>> start Available records

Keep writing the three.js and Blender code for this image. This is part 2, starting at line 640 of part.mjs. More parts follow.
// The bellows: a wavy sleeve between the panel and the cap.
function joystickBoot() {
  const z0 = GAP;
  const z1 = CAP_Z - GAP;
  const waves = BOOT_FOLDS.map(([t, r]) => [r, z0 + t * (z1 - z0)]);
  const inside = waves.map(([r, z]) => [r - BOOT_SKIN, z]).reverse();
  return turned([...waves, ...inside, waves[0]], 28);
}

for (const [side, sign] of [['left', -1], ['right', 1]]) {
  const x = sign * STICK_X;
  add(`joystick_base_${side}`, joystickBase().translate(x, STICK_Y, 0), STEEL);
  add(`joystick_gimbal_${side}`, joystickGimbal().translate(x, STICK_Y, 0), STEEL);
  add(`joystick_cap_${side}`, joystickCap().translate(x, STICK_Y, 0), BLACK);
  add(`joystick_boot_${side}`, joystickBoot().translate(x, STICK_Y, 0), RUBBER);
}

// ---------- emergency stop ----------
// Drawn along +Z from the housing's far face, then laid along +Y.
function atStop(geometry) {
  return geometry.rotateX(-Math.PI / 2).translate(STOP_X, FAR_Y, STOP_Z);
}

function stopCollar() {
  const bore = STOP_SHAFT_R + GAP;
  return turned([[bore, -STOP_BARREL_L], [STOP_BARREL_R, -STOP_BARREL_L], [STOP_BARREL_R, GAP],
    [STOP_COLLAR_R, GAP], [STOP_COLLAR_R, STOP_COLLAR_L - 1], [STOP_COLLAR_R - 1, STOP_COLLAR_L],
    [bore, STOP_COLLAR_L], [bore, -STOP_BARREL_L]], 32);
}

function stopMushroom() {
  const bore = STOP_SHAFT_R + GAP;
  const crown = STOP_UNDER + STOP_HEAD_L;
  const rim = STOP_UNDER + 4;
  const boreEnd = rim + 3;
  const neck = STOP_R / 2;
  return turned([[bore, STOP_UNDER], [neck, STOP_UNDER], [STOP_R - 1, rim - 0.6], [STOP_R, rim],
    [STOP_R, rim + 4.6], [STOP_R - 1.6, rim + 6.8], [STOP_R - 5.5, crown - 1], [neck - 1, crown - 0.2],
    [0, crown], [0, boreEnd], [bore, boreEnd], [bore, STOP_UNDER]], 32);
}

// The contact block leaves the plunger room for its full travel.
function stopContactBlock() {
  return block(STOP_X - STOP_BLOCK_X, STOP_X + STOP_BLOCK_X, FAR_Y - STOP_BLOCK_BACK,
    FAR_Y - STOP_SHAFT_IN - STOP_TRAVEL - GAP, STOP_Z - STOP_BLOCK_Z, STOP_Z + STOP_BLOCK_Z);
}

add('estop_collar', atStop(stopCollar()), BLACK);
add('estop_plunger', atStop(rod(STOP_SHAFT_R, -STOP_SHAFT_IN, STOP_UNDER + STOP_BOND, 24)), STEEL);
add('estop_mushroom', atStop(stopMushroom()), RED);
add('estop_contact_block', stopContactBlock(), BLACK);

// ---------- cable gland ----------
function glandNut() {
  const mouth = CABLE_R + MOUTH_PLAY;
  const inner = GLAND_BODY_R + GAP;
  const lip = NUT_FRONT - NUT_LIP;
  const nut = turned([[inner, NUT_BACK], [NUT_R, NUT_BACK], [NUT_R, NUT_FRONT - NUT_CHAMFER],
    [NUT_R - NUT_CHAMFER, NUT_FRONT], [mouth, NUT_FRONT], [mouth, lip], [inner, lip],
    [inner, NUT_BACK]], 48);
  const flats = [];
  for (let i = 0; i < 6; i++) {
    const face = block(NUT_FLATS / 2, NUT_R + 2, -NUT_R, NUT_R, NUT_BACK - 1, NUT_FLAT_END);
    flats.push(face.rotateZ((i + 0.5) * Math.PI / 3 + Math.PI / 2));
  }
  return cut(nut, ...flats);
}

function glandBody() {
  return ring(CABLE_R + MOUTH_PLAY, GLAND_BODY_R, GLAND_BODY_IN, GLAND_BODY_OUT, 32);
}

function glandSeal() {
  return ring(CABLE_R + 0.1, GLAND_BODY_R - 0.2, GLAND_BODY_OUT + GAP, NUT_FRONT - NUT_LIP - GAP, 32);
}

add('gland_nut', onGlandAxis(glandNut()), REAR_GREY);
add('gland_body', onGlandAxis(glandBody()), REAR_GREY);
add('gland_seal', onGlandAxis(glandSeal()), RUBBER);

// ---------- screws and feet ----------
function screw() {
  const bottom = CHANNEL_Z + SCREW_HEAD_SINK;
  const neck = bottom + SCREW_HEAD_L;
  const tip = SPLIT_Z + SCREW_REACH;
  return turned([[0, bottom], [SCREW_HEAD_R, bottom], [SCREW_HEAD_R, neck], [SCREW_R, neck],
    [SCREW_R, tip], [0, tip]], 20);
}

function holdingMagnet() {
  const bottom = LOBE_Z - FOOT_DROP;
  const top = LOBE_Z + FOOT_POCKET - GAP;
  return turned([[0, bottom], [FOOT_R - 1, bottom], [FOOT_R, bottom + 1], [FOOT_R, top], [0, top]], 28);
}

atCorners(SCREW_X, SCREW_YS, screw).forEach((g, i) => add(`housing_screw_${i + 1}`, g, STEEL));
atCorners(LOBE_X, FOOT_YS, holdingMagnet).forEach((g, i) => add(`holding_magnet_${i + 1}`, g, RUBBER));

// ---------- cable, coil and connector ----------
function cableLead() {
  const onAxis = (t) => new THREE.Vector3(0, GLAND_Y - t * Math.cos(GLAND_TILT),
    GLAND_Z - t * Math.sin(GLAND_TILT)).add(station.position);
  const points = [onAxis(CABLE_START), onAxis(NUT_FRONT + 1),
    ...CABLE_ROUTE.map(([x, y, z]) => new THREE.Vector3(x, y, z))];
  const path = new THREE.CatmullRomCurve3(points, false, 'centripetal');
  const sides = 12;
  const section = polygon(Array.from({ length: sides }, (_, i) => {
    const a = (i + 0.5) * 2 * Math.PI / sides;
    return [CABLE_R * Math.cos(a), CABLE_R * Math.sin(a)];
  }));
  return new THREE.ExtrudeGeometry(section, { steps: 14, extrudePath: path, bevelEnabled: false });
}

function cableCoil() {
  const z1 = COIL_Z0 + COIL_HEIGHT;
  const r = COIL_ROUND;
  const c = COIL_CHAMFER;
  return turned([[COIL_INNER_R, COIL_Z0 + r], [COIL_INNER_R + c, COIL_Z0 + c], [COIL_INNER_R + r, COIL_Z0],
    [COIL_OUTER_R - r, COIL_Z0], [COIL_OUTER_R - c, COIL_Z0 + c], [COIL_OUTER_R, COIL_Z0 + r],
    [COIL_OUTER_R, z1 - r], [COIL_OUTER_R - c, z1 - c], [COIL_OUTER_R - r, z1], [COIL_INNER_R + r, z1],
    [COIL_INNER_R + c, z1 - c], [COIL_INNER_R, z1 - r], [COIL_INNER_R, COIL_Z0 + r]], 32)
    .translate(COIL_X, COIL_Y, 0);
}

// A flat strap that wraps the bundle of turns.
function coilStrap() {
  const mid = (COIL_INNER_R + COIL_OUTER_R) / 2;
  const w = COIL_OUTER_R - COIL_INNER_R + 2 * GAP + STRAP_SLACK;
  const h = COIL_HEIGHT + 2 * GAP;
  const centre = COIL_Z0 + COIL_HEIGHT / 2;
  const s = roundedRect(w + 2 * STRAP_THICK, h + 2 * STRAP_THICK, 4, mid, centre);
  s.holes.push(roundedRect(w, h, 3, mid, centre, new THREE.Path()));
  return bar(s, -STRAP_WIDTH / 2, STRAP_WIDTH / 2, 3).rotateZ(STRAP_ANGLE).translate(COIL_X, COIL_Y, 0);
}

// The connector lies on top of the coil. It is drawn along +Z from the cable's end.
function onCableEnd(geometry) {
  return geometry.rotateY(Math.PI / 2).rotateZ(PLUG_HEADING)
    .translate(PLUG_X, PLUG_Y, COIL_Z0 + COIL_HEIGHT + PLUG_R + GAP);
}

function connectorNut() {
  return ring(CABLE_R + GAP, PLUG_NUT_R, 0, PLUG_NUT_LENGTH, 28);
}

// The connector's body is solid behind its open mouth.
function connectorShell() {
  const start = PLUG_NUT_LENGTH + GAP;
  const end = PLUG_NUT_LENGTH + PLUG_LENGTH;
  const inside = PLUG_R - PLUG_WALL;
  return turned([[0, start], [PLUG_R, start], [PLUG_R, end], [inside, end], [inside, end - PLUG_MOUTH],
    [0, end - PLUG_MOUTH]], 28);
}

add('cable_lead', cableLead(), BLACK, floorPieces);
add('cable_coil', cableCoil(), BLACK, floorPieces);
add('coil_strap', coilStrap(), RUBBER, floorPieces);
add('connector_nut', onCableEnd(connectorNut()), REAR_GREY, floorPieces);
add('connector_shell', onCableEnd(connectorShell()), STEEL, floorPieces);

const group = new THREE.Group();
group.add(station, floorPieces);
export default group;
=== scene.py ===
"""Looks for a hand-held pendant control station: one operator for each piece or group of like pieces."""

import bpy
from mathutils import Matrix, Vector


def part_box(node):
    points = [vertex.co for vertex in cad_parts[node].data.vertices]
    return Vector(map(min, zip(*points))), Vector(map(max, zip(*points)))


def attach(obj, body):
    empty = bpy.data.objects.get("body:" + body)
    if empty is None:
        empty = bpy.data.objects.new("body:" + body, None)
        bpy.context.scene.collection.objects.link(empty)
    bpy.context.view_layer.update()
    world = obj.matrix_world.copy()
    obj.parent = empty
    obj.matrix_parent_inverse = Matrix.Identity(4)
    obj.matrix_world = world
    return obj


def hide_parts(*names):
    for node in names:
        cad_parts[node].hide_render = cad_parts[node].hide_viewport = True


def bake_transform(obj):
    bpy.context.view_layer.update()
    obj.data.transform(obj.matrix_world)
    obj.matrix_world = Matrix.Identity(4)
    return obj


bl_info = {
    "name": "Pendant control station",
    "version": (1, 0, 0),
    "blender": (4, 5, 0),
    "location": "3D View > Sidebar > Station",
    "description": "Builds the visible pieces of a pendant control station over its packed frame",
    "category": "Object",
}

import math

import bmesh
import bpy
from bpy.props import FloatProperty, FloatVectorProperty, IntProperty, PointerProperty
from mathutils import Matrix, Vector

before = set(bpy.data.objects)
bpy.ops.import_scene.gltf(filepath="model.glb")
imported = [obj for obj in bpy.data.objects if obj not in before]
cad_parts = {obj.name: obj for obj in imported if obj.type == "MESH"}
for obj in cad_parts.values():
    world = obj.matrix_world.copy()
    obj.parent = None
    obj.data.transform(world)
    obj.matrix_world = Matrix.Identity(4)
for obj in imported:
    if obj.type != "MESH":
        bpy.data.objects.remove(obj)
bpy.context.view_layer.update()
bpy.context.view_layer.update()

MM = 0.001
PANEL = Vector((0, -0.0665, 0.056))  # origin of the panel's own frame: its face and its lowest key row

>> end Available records
>> start Available records

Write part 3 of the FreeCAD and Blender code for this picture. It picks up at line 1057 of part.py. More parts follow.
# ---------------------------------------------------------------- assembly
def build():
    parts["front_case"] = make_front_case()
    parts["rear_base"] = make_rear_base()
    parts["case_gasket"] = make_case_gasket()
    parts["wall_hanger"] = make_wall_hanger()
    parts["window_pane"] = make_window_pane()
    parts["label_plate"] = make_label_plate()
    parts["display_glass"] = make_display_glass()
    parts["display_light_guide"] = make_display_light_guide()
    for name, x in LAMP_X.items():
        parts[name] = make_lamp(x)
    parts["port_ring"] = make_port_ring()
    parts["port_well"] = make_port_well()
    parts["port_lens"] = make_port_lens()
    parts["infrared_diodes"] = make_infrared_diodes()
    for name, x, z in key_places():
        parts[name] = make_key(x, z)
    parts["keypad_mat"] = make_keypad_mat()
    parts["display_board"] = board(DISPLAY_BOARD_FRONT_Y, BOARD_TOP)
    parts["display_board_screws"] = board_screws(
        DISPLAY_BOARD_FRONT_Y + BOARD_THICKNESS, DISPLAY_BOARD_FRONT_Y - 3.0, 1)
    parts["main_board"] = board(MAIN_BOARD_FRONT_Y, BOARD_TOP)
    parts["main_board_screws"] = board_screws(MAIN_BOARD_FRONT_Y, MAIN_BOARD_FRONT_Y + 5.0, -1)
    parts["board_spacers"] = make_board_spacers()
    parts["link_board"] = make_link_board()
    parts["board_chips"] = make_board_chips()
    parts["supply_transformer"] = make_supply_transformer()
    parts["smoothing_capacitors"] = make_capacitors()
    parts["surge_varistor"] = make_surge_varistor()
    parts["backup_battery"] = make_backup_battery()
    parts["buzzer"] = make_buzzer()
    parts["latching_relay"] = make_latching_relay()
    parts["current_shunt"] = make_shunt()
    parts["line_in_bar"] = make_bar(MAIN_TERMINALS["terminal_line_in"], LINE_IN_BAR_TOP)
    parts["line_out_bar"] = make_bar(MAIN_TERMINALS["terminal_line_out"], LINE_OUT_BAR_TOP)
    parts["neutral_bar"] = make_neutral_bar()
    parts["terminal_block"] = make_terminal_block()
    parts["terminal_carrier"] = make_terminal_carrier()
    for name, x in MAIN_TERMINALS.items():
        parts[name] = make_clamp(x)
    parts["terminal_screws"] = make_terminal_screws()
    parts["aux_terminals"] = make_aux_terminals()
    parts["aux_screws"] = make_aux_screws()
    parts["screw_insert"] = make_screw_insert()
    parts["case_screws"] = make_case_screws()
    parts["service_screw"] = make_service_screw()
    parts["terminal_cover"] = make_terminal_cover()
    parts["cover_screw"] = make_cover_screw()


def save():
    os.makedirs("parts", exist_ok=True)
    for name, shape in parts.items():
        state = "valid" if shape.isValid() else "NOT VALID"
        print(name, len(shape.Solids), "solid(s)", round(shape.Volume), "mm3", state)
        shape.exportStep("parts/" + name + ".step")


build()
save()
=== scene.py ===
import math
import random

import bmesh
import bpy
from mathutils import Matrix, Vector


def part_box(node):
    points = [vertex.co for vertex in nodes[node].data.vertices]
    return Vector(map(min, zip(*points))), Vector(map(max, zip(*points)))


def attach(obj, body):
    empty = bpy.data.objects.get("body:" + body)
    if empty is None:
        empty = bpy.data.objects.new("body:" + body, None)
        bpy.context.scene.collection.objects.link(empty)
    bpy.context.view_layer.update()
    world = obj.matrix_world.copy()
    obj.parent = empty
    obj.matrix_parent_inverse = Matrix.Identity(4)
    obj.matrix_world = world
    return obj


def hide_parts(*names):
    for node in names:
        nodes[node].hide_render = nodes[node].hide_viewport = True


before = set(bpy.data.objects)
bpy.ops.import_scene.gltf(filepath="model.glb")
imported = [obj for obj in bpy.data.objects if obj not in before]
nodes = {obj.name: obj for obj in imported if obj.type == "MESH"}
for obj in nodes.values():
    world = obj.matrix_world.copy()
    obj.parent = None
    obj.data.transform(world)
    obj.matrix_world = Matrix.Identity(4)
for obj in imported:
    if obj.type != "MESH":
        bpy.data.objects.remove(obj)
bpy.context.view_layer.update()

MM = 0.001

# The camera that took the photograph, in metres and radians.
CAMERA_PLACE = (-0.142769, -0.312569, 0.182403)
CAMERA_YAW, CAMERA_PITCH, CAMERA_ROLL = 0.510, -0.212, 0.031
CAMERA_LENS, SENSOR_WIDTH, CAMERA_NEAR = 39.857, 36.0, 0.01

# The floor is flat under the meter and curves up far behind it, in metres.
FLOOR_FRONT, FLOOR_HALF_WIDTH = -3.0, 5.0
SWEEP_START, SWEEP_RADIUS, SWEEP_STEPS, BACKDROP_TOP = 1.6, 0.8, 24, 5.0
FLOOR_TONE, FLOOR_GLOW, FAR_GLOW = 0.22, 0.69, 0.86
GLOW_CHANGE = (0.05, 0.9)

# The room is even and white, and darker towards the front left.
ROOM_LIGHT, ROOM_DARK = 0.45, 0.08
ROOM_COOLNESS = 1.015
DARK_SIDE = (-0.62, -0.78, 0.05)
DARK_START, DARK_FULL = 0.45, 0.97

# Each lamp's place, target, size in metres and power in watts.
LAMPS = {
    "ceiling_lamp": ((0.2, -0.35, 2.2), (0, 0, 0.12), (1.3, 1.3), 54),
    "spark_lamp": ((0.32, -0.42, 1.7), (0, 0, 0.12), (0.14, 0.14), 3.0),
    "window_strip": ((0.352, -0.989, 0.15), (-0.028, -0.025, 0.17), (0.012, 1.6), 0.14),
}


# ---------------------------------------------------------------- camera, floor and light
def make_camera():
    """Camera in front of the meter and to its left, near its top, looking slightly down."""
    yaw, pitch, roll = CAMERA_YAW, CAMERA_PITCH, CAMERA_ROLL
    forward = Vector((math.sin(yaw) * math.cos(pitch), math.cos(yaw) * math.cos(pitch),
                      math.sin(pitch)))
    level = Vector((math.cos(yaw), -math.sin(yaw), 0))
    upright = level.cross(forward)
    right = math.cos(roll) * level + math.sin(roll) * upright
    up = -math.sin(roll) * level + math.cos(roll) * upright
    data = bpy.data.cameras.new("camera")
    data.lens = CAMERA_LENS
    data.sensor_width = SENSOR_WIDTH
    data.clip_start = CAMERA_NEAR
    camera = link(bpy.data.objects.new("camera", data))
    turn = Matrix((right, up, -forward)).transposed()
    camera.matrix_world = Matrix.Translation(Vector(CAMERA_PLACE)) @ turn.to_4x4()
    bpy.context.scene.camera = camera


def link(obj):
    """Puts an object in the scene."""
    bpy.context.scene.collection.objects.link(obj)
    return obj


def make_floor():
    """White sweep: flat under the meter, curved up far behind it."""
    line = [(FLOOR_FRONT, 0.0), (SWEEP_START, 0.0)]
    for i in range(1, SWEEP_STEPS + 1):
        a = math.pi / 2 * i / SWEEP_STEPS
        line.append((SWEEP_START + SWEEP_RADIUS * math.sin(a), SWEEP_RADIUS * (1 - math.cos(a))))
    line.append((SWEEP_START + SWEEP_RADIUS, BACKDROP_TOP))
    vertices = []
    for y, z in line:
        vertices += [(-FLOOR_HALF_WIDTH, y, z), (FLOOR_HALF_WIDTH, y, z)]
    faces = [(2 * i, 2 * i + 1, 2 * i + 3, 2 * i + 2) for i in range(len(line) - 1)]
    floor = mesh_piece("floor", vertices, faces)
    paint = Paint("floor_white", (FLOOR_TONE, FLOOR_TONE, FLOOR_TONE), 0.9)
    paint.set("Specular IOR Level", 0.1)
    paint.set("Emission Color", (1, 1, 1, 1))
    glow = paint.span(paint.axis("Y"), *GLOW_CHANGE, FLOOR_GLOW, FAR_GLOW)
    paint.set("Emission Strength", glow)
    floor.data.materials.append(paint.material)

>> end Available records

■ Work to be completed ■
All lines in the listing above from the line containing "add('cable_coil', cableCoil(), BLACK, floorPieces);" to the line containing "obj.data.transform(obj.matrix_world)", inclusive, should be retyped exactly; no other lines should appear.

■ Final result ■
add('cable_coil', cableCoil(), BLACK, floorPieces);
add('coil_strap', coilStrap(), RUBBER, floorPieces);
add('connector_nut', onCableEnd(connectorNut()), REAR_GREY, floorPieces);
add('connector_shell', onCableEnd(connectorShell()), STEEL, floorPieces);

const group = new THREE.Group();
group.add(station, floorPieces);
export default group;
=== scene.py ===
"""Looks for a hand-held pendant control station: one operator for each piece or group of like pieces."""

import bpy
from mathutils import Matrix, Vector


def part_box(node):
    points = [vertex.co for vertex in cad_parts[node].data.vertices]
    return Vector(map(min, zip(*points))), Vector(map(max, zip(*points)))


def attach(obj, body):
    empty = bpy.data.objects.get("body:" + body)
    if empty is None:
        empty = bpy.data.objects.new("body:" + body, None)
        bpy.context.scene.collection.objects.link(empty)
    bpy.context.view_layer.update()
    world = obj.matrix_world.copy()
    obj.parent = empty
    obj.matrix_parent_inverse = Matrix.Identity(4)
    obj.matrix_world = world
    return obj


def hide_parts(*names):
    for node in names:
        cad_parts[node].hide_render = cad_parts[node].hide_viewport = True


def bake_transform(obj):
    bpy.context.view_layer.update()
    obj.data.transform(obj.matrix_world)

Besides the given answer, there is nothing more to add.